Aí lá vou eu tentar encontrar uma saída. Já me convenci de que não vai dar para usar os maus caracteres. Preciso encontrar uma boa solução para o problema que eu mesma criei. (Sim, porque um escritor/editor/revisor/redator/preparador de texto/jornalista normal não teria esse problema. Simplesmente tascaria “maus-caracteres”, porque “é o certo”, sem pensar que, além de deixar o texto bonitinho e “correto”, sua obrigação é manter a legibilidade.)

Uma boa saída para esse impasse geralmente é mudar tudo. Não adianta eu procurar uma palavra que substitua “maus-caracteres” porque não vou encontrar enquanto meu cérebro achar que é a única coisa que cabe nessa estrutura. Na melhor das hipóteses ele vai me sugerir que encontre uma forma de manter tudo no singular.

Poderia escolher “se você quer ser uma pessoa de caráter, não deve andar com pessoas sem caráter”. Sei que jornalistas que aprenderam o corte de palavras repetidas como uma das técnicas de edição me pendurariam no madeiro por essa escolha. Mas, em literatura, repetições propositais, conscientes, são bem-vindas (literatura, eu te amo).

No entanto, se eu fizer essa mesma edição em um texto mais engessadinho e não quiser que meu editor tenha uma síncope, posso pensar um pouquinho mais e optar por algo do tipo “Se você quer manter seu caráter intacto, fuja de quem tem desvios de caráter” ou qualquer opção que diga a mesma coisa com outras palavras. Pode até encontrar um sinônimo para “caráter”. Eu tenho um dicionário de sinônimos (do Antenor Nascentes) e ele me ajuda quando a criatividade está em baixa.

O que não pode acontecer é manter uma palavra que pode causar dúvida ou atrapalhar a compreensão do meu leitor. Não posso me dar ao luxo de escrever sem ter plena consciência de que minhas palavras realmente estão dizendo o que eu quero dizer. Ainda que eu esteja fazendo o certo, se existe uma outra maneira igualmente certa de resolver uma situação, mas que cause menos danos à compreensão do meu leitor, é minha obrigação encontrá-la.

Palavras são material de construção.

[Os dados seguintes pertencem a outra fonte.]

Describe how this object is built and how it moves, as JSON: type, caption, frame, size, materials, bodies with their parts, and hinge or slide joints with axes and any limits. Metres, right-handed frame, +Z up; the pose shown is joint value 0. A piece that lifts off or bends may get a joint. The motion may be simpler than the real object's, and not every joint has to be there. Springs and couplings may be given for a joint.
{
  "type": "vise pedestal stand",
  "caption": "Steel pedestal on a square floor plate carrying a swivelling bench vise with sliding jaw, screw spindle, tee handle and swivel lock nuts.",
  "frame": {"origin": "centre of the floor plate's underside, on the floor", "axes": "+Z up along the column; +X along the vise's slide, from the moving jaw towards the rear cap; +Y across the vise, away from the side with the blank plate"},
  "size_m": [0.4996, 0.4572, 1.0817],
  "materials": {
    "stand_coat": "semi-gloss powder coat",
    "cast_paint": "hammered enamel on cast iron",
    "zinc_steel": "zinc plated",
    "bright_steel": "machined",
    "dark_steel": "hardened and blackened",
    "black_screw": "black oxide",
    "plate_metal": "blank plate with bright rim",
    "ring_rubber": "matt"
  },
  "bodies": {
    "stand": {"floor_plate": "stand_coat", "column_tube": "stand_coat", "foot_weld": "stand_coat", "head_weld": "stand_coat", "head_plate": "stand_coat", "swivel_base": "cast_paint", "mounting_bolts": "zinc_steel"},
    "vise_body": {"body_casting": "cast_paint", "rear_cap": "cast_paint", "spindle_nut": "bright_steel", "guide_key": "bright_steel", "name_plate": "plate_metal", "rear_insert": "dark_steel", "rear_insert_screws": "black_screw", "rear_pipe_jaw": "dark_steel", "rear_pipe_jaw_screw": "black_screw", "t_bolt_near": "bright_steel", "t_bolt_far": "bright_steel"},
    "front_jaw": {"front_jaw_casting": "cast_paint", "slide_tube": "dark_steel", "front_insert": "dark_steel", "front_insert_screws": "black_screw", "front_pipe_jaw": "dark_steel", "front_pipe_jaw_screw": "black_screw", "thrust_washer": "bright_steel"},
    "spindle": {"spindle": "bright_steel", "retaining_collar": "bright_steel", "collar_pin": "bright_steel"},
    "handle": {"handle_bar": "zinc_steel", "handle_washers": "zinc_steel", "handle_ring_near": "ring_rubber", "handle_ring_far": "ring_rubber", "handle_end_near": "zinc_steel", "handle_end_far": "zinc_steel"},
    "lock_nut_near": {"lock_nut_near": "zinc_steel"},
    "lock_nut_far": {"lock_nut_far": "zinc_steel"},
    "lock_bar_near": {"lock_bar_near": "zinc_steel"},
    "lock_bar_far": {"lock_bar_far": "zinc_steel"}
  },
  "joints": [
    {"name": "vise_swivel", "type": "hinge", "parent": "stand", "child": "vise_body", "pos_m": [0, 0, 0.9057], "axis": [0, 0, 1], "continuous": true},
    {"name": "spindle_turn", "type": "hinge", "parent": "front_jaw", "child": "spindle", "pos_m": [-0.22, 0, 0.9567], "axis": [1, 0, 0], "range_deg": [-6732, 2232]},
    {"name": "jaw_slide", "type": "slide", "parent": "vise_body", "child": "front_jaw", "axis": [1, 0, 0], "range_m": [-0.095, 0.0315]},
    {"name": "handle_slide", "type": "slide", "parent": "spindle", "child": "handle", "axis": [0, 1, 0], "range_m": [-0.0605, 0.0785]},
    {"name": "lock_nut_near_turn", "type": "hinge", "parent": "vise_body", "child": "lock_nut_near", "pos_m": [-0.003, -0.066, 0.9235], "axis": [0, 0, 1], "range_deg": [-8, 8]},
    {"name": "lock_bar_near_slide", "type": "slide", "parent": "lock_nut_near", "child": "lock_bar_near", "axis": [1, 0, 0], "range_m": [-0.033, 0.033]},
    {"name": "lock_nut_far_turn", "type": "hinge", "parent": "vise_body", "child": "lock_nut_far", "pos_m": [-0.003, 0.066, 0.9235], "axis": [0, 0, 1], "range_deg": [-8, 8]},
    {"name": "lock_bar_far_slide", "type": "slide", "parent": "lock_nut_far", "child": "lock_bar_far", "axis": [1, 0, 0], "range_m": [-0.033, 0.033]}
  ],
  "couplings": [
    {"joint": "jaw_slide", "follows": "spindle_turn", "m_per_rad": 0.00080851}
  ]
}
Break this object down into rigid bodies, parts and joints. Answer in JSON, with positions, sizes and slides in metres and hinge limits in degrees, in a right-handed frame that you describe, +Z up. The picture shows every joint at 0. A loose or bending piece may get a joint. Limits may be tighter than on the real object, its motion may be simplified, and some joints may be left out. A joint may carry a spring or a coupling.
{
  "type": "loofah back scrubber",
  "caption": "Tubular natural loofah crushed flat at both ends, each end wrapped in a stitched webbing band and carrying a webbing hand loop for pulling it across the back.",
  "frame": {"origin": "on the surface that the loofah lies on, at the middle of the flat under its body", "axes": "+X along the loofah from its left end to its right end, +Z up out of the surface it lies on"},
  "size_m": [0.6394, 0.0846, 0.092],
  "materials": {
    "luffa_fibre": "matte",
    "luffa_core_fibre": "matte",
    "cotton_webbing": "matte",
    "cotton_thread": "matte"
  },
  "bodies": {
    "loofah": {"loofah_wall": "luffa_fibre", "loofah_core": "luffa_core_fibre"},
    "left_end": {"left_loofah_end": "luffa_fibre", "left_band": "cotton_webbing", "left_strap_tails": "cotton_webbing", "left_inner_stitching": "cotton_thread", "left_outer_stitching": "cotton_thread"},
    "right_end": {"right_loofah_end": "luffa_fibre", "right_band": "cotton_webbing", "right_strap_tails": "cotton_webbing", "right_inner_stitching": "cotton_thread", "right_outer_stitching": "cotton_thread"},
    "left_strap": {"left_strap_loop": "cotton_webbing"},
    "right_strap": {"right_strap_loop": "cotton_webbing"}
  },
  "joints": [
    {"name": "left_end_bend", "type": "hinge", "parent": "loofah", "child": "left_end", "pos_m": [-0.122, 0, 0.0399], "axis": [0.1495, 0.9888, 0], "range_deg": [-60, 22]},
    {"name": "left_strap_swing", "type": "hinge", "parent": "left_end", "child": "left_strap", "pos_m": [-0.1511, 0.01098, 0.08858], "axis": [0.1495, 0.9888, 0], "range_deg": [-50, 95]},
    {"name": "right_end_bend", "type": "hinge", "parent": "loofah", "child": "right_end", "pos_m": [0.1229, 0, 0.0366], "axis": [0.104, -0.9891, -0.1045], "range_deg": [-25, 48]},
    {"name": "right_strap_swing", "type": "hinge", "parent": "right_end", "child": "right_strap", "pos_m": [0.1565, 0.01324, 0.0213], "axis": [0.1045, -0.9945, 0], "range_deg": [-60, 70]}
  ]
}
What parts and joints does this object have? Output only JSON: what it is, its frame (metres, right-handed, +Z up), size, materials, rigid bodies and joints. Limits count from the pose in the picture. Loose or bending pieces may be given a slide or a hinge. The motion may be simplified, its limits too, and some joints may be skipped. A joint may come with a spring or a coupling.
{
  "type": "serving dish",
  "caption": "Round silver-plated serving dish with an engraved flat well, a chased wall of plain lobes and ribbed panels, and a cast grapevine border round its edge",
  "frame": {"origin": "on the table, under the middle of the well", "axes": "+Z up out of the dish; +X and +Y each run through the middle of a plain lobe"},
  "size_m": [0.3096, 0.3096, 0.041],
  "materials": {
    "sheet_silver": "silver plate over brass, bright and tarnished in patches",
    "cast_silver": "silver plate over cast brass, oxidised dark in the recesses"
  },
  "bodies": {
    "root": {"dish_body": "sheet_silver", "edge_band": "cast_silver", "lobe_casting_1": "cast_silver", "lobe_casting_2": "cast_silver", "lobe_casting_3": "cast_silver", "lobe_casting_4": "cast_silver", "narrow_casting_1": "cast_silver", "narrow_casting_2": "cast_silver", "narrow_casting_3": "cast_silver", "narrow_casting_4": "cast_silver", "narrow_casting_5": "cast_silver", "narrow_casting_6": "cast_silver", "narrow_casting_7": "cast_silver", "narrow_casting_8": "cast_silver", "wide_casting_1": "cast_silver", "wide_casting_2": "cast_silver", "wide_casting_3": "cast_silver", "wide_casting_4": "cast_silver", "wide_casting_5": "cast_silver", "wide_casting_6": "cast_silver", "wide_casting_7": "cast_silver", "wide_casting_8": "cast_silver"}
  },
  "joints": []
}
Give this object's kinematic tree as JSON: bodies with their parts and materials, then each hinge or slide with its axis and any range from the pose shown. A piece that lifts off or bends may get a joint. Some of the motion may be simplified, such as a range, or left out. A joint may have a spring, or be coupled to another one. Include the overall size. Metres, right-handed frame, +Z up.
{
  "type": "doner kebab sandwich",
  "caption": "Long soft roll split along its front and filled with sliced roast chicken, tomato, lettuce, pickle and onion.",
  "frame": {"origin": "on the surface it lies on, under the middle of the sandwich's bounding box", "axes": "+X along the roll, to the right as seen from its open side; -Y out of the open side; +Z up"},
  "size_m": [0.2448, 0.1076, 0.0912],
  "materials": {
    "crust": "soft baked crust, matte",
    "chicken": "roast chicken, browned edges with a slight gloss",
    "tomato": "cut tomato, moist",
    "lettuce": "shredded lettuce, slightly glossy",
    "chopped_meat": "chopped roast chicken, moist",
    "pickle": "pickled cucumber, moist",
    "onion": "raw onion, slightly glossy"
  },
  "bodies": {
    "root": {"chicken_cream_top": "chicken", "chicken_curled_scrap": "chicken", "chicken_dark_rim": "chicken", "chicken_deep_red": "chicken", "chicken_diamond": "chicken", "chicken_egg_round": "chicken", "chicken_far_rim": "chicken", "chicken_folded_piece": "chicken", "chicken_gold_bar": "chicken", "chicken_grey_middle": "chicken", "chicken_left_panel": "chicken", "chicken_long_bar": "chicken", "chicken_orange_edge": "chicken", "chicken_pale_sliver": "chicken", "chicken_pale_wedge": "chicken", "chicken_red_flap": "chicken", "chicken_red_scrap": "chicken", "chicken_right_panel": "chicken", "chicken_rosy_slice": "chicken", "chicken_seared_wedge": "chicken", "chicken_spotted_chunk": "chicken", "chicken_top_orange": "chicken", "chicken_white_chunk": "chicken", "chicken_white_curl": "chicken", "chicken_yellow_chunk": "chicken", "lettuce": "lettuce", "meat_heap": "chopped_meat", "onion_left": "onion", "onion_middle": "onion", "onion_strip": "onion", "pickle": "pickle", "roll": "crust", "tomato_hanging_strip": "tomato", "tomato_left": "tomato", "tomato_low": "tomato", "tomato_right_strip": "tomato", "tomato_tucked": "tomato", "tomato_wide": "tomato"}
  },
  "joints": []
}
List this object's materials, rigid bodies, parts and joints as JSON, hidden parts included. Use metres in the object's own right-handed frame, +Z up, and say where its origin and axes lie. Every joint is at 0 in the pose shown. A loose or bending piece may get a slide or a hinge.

Cada palavra é unida a outra e, juntas em um contexto, formam casas, constroem muros, fazem pontes. Somos nós que escolhemos o que vamos construir. Em um relacionamento, pontes são mais importantes do que muros. Casas são lugares de abrigo. Lugar de alimento. De proteção.

Em alguns momentos, você vai precisar optar por uma forma mais dura, que não gostaria de usar. Uma palavra complicada, em que seu leitor corre o risco de tropeçar. Use de forma consciente. Tente sempre manter a ponte intacta para que sua comunicação consiga fluir bem. Uma tábua cheia de pregos pode ser algo perigoso de se manter nessa ponte.

O objetivo do texto é ser compreendido. E esse, na verdade, é o objetivo de qualquer um que se comunique. Não é só uma questão de saber como se escreve a palavra “x” ou “Y”, mas de entender que o texto não é um amontoado de palavrinhas. Ele está ali com uma finalidade. Construa sua comunicação tendo seu objetivo em mente e seja suficientemente flexível para alterar frases e rumos a fim de não destruir sua meta.

Lembre-se de que seu interlocutor não está dentro da sua cabeça. Ele não tem obrigação de adivinhar o que você quer que ele saiba. Aprenda a construir pontes com palavras. Todos somos construtores. Relacionamentos são feitos de palavras, pensamentos e atitudes. Todas essas coisas devem estar conectadas, com as conjunções certas, com escolhas bem analisadas. A vida é um grande texto. Tudo está sendo escrito. São livros e mais livros que imprimimos desde nosso primeiro choro até nosso último suspiro.

Não é Deus quem escreve os livros da sua vida. É você.